Isn't it time we all be allowed to have a romantic Valentines' dinner together without stares? That we all be allowed to hold hands as we walk together without hoots and hollers from passing cars? That we all be encouraged to adopt and give a wonderful loving home to a child without lingering suspicion that somehow we will harm the child? That we all be celebrated by our own families for our commitment to creating a loving family together, just like our straight siblings? That the law recognize our commitments in exactly the same way it recognizes those of straight people? That our commitment to one another NOT be seen as threatening family values at a time when straight American popular culture continually undermines the values that make marriage possible? That our commitments be welcomed and celebrated as reinvigorating the "institution of marriage"? That the many, many thousands of lesbian and gay committed couples across the country be given the gift of marriage they so richly desire and deserve?

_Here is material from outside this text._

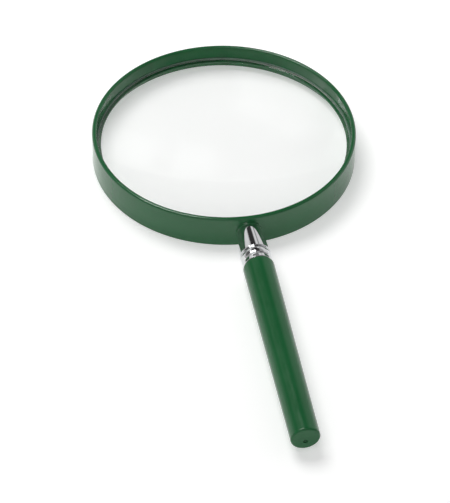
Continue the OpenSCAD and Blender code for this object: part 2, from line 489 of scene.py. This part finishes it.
gap = math.asin(4.9 / (WALL_R - 0.5))
ring = lathe("ring_look", rounded([
    (RING_IN, RING_Z + 0.08, 0.03, 2),
    (RING_IN + 0.10, RING_Z, 0.03, 2),
    (WALL_R + 0.3, RING_Z, 0.05, 2),
    (WALL_R + 0.3, RING_TOP, 0.05, 2),
    (RING_IN + 0.15, RING_TOP, 0.06, 3),
    (RING_IN, RING_TOP - 0.15, 0.06, 3),
]), at_lens, 340, sweep=(-math.pi / 2 + gap, 1.5 * math.pi - gap))
finish_piece(ring, "retaining_ring", "rim", [RING], 24.0)


# ---------------------------------------------------------------- neck

bore = SCREW_R + 0.15
cone_r0, cone_r1 = 5.7, mm_box("neck_cone")[1].x
cone = lathe("cone_look", held(rounded([
    (bore, CONE_T0, 0.1, 2),
    (cone_r0, CONE_T0, 0.14, 4),
    (cone_r1, CONE_T1 - 0.25, 0.20, 6),
    (cone_r1 - 0.65, CONE_T1 - 0.22, 0.03, 2),
    (cone_r1 - 0.65, CONE_T1, 0.05, 2),
    (bore, CONE_T1, 0.1, 2),
]), 0.12, 0.5, far=3.0), on_axis, 192)
finish_piece(cone, "neck_cone", "rim", [CHROME])

bead_r = mm_box("bead_collar")[1].x
bulge = []
for i in range(29):
    a = math.radians(-62 + 124 * i / 28)
    bulge.append((bead_r - 1.3 + 1.3 * math.cos(a),
                  (BEAD_T0 + BEAD_T1) / 2 + ((BEAD_T1 - BEAD_T0) / 2 - 0.15) * math.sin(a) / math.sin(math.radians(62))))
bead = lathe("bead_look", rounded(
    [(bore, BEAD_T0, 0.1, 2), (bead_r - 0.8, BEAD_T0, 0.06, 2)] + bulge + [(bead_r - 0.8, BEAD_T1, 0.06, 2), (bore, BEAD_T1, 0.1, 2)]
), on_axis, 192)
finish_piece(bead, "bead_collar", "rim", [CHROME])

wash_r = mm_box("waist_washer")[1].x
washer = lathe("washer_look", held(rounded([
    (bore, WASH_T0, 0.1, 2),
    (wash_r - 0.42, WASH_T0, 0.15, 4),
    (wash_r, WASH_T1 - 0.15, 0.18, 5),
    (wash_r - 0.2, WASH_T1, 0.1, 3),
    (bore, WASH_T1, 0.1, 2),
]), 0.1, 0.5), on_axis, 192)
finish_piece(washer, "waist_washer", "washer", [CHROME])


# ---------------------------------------------------------------- screw

THREAD_T0 = BEAD_T0 + 2.0
screw = lathe("screw_look", rounded([
    (0.0, HEAD_T),
    (HEAD_R, HEAD_T, 0.12, 3),
    (SCREW_R, HEAD_T + HEAD_R - SCREW_R, 0.15, 3),
    (SCREW_R, THREAD_T0, 0.1, 2),
    (SCREW_R - 0.45, THREAD_T0 + 0.3),
    (0.0, THREAD_T0 + 0.3),
], closed=False), on_axis, 96, closed=False)
rod = helix_rod("thread", THREAD_T0 - 1.0, SCREW_END + 1.0, 0.0, on_axis)
envelope = lathe("envelope", [
    (0.0, THREAD_T0), (SCREW_R + 0.4, THREAD_T0), (SCREW_R + 0.4, SCREW_END - 0.9),
    (SCREW_R - 0.5, SCREW_END), (0.0, SCREW_END)], on_axis, 96, closed=False)
rod = boolean(rod, envelope, "INTERSECT")
screw = boolean(screw, rod, "UNION")
slot_half = 0.6
slot_verts = [on_axis(x, y, t) for t in (HEAD_T - 1, HEAD_T + 1.0) for x, y in
              ((-HEAD_R - 1, -slot_half), (HEAD_R + 1, -slot_half), (HEAD_R + 1, slot_half), (-HEAD_R - 1, slot_half))]
slot_cut = new_mesh("slot_cut", slot_verts, [(0, 1, 2, 3), (4, 5, 6, 7), (0, 1, 5, 4), (1, 2, 6, 5), (2, 3, 7, 6), (3, 0, 4, 7)])
screw = boolean(screw, slot_cut, "DIFFERENCE")
finish_piece(screw, "neck_screw", "rim", [STEEL], 30.0)


# ---------------------------------------------------------------- handle

hand_lo, hand_hi = mm_box("handle")
hr0, hr1 = hand_hi.x, 6.5
core = 4.2
core_end = HAND_T1 - 3.2
handle = lathe("handle_look", held(rounded([
    (0.0, HAND_T1),
    (hr1, HAND_T1, 1.0, 10),
    (hr0, HAND_T0, 1.43, 12),
    (core, HAND_T0, 0.25, 3),
    (core, core_end - 2.1, 0.3, 3),
    (core / 2, core_end, 0.3, 3),
    (0.0, core_end),
], closed=False), 0.15, 0.8, closed=False, far=6.0), on_axis, 144, closed=False)
dish = lathe("dish", rounded([
    (0.0, HAND_T1 - 0.6),
    (0.92, HAND_T1 - 0.6, 0.25, 5),
    (1.10, HAND_T1 + 0.02, 0.0),
    (1.10, HAND_T1 + 0.6),
    (0.0, HAND_T1 + 0.6),
], closed=False), on_gate, 48, closed=False)
handle = boolean(handle, dish, "DIFFERENCE")
nub = lathe("nub", rounded([
    (0.0, HAND_T1 - 0.9),
    (0.42, HAND_T1 - 0.9),
    (0.38, HAND_T1 - 0.3, 0.12, 3),
    (0.0, HAND_T1 - 0.3),
], closed=False), on_gate, 32, closed=False)
handle = boolean(handle, nub, "UNION")
finish_piece(handle, "handle", "handle", [GREEN_HANDLE])


# ---------------------------------------------------------------- insert

def knurl(r, h, a):
    if r < core - 0.1:
        return r
    return r - 0.17 * abs(math.sin(24 * a))


ins_len = INS_T1 - INS_T0
insert = lathe("insert_look", rounded([
    (SCREW_R - 0.3, INS_T0 + 0.0),
    (core - 0.35, INS_T0),
    (core - 0.01, INS_T0 + 0.3),
    (core - 0.01, INS_T0 + ins_len * 0.42 - 0.2),
    (core - 0.4, INS_T0 + ins_len * 0.42),
    (core - 0.4, INS_T0 + ins_len * 0.58),
    (core - 0.01, INS_T0 + ins_len * 0.58 + 0.2),
    (core - 0.01, INS_T1 - 0.3),
    (core - 0.35, INS_T1),
    (SCREW_R - 0.3, INS_T1),
]), on_axis, 288, radial=knurl)
# filled up to the axis first, so that the thread cuts its own bore
plug = lathe("plug", [(0.0, INS_T0), (SCREW_R + 0.5, INS_T0), (SCREW_R + 0.5, INS_T1), (0.0, INS_T1)], on_axis, 96, closed=False)
insert = boolean(insert, plug, "UNION")
tap = helix_rod("tap", INS_T0 - 1.2, INS_T1 + 1.2, 0.05, on_axis)
insert = boolean(insert, tap, "DIFFERENCE")
finish_piece(insert, "handle_insert", "handle", [BRASS], 30.0)


# ---------------------------------------------------------------- floor and light

floor_mesh = bpy.data.meshes.new("floor")
floor_mesh.from_pydata([(-6, -6, 0), (6, -6, 0), (6, 6, 0), (-6, 6, 0)], [], [(0, 1, 2, 3)])
floor = bpy.data.objects.new("floor", floor_mesh)
floor.location = (0, 0, -0.00004)
bpy.context.scene.collection.objects.link(floor)
fm, ft, fb, fo, fc = material("floor_white")
fb.inputs["Base Color"].default_value = (0.85, 0.85, 0.85, 1)
fb.inputs["Roughness"].default_value = 0.9
fb.inputs["Specular IOR Level"].default_value = 0.1
fb.inputs["Emission Color"].default_value = (1.0, 1.0, 1.0, 1)
fb.inputs["Emission Strength"].default_value = 0.385
floor_mesh.materials.append(fm)


HIGH = 1.6


def ceiling_light(name, x0, x1, y0, y1, radiance, colour=(1, 1, 1), diffuse=True, glossy=True):
    """A flat box overhead that shines straight down. Its edges are in units of its own height."""
    data = bpy.data.lights.new(name, "AREA")
    data.shape = "RECTANGLE"
    data.size, data.size_y = (x1 - x0) * HIGH, (y1 - y0) * HIGH
    data.energy = radiance * math.pi * data.size * data.size_y
    data.color = colour
    o = bpy.data.objects.new(name, data)
    o.location = ((x0 + x1) / 2 * HIGH, (y0 + y1) / 2 * HIGH, HIGH)
    o.visible_diffuse = diffuse
    o.visible_glossy = glossy
    o.visible_transmission = diffuse and glossy
    bpy.context.scene.collection.objects.link(o)
    return o


# The broad key gives the light and the soft shadows, and the small one the highlights.
ceiling_light("key", -0.66, 0.08, 0.30, 0.98, 6.3, (1.0, 0.998, 0.992), glossy=False)
ceiling_light("key_shine", -0.76, -0.06, 0.04, 0.58, 13.5, (1.0, 0.998, 0.992), diffuse=False)
ceiling_light("strip_back", -1.10, -0.05, 0.70, 1.25, 0.32)
ceiling_light("strip_far", -1.10, -0.45, 1.25, 1.60, 0.80)
ceiling_light("strip_front", -1.10, -0.05, -1.00, 0.12, 0.45)

world = bpy.data.worlds.new("studio")
bpy.context.scene.world = world
world.use_nodes = True
wt = world.node_tree
wt.nodes.clear()
way = node(wt, "ShaderNodeVectorMath", {0: node(wt, "ShaderNodeTexCoord").outputs["Generated"]}, operation="NORMALIZE").outputs[0]
xyz = node(wt, "ShaderNodeSeparateXYZ", {0: way})
wx, wy, wz = xyz.outputs[0], xyz.outputs[1], xyz.outputs[2]
# Dark ceiling, pale over the front half. Pale walls: up to 30 degrees at the back, lower on the left, and all of the right side.
lefty = mapped(wt, wx, -0.70, -0.45, 1.0, 0.0, True)
front = mapped(wt, wy, -0.60, -0.15, 1.0, 0.0, True)
edge = math_node(wt, "SUBTRACT", 0.49, math_node(wt, "MULTIPLY", lefty, 0.23))
edge = math_node(wt, "ADD", edge, math_node(wt, "MULTIPLY", front, 0.10))
low = mapped(wt, math_node(wt, "SUBTRACT", edge, wz), -0.03, 0.03, 0.0, 1.0, True)
wall = math_node(wt, "SUBTRACT", 0.75, math_node(wt, "MULTIPLY", lefty, 0.27))
wall = math_node(wt, "SUBTRACT", wall, math_node(wt, "MULTIPLY", front, 0.15))
ceiling = math_node(wt, "MAXIMUM", mapped(wt, wz, 0.57, 0.65, 0.14, 0.05, True), mapped(wt, wy, -0.22, -0.02, 0.38, 0.0, True))
main = math_node(wt, "MAXIMUM", math_node(wt, "MULTIPLY", low, math_node(wt, "ADD", wall, 0.10)), ceiling)
over = math_node(wt, "DIVIDE", wx, math_node(wt, "MAXIMUM", wz, 0.30))
start = mapped(wt, wz, 0.55, 0.70, 0.20, 0.42, True)
blend = mapped(wt, wz, 0.10, 0.35, 1.60, 0.08, True)
right_side = mapped(wt, math_node(wt, "DIVIDE", math_node(wt, "SUBTRACT", over, start), blend), 0.0, 1.0, 0.0, 1.0, True)
right_wall = mapped(wt, wz, 0.55, 0.68, 0.80, 0.36, True)
right_wall = math_node(wt, "MULTIPLY", right_wall, mapped(wt, wy, -0.45, 0.10, 0.30, 1.0, True))
gap = math_node(wt, "MULTIPLY", math_node(wt, "SUBTRACT", 1.0, right_side), main)
level = math_node(wt, "ADD", gap, math_node(wt, "MULTIPLY", right_side, right_wall))
# two dark uprights against the back wall
aside = math_node(wt, "DIVIDE", wx, math_node(wt, "MAXIMUM", wy, 0.05))
for left, right, foot, depth in ((-0.28, 0.22, 0.24, 0.72), (0.42, 0.52, 0.26, 0.60)):
    a = mapped(wt, aside, left - 0.025, left + 0.025, 0.0, 1.0, True)
    b = mapped(wt, aside, right - 0.025, right + 0.025, 1.0, 0.0, True)
    c = mapped(wt, wz, foot - 0.03, foot + 0.03, 0.0, 1.0, True)
    inside = math_node(wt, "MULTIPLY", math_node(wt, "MULTIPLY", a, b), c)
    level = math_node(wt, "MULTIPLY", level, math_node(wt, "SUBTRACT", 1.0, math_node(wt, "MULTIPLY", inside, depth)))
bg = node(wt, "ShaderNodeBackground", {"Strength": level, "Color": (1.0, 1.0, 1.0, 1)})
wo = node(wt, "ShaderNodeOutputWorld")
wt.links.new(bg.outputs["Background"], wo.inputs["Surface"])


# ---------------------------------------------------------------- camera

def turned(v, phi=math.radians(11.02)):
    return Vector((v.x * math.cos(phi) + v.y * math.sin(phi), -v.x * math.sin(phi) + v.y * math.cos(phi), v.z))


el, roll = math.radians(45.19), math.radians(0.881)
right = Vector((1, 0, 0))
up = Vector((0, math.sin(el), math.cos(el)))
ahead = Vector((0, math.cos(el), -math.sin(el)))
spot = -ahead * 900.0 + right * 1.405 + up * -49.37
cx = turned(right * math.cos(roll) + up * math.sin(roll))
cy = turned(-right * math.sin(roll) + up * math.cos(roll))
cz = turned(-ahead)
place = (turned(spot) + Vector((0, AXIS_Y, 0))) * 0.001
cam_data = bpy.data.cameras.new("camera")
cam_data.sensor_width = 36.0
cam_data.lens = 1803.0 / 503.0 * 36.0
cam_data.clip_start, cam_data.clip_end = 0.02, 60.0
cam = bpy.data.objects.new("camera", cam_data)
cam.matrix_world = Matrix(((cx.x, cy.x, cz.x, place.x), (cx.y, cy.y, cz.y, place.y), (cx.z, cy.z, cz.z, place.z), (0, 0, 0, 1)))
bpy.context.scene.collection.objects.link(cam)
bpy.context.scene.camera = cam

bpy.context.scene.view_settings.view_transform = "Standard"
bpy.context.scene.view_settings.look = "None"
bpy.context.scene.view_settings.exposure = 0.0
bpy.context.scene.view_settings.gamma = 1.0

This is the time we are living in. The genie is out of the bottle. The media stories about this great event have generally told our stories truthfully. That is an incredibly powerful thing to happen. The radical right is having a very difficult time explaining why equal recognition of the love between any two people could possibly undermine the "institution of marriage." Although few of us might have predicted it, this single act by San Francisco Mayor Gavin Newsom has radically altered the landscape on LGBT issues. Did you notice how, following these events, Democrat John Kerry's support of Civil Unions but opposition to "Gay marriage" seemed much less acceptable than it had a few weeks before? Things have shifted. It is up to us to make sure they don't slip back. It won't be easy but it is our task.
I am married to Seth through a process sanctioned by an agency of the state of California. Now, just let any person try to tell me I am not. As our President is so fond of saying, "Bring it on." When you come after my family, you should expect some resistance.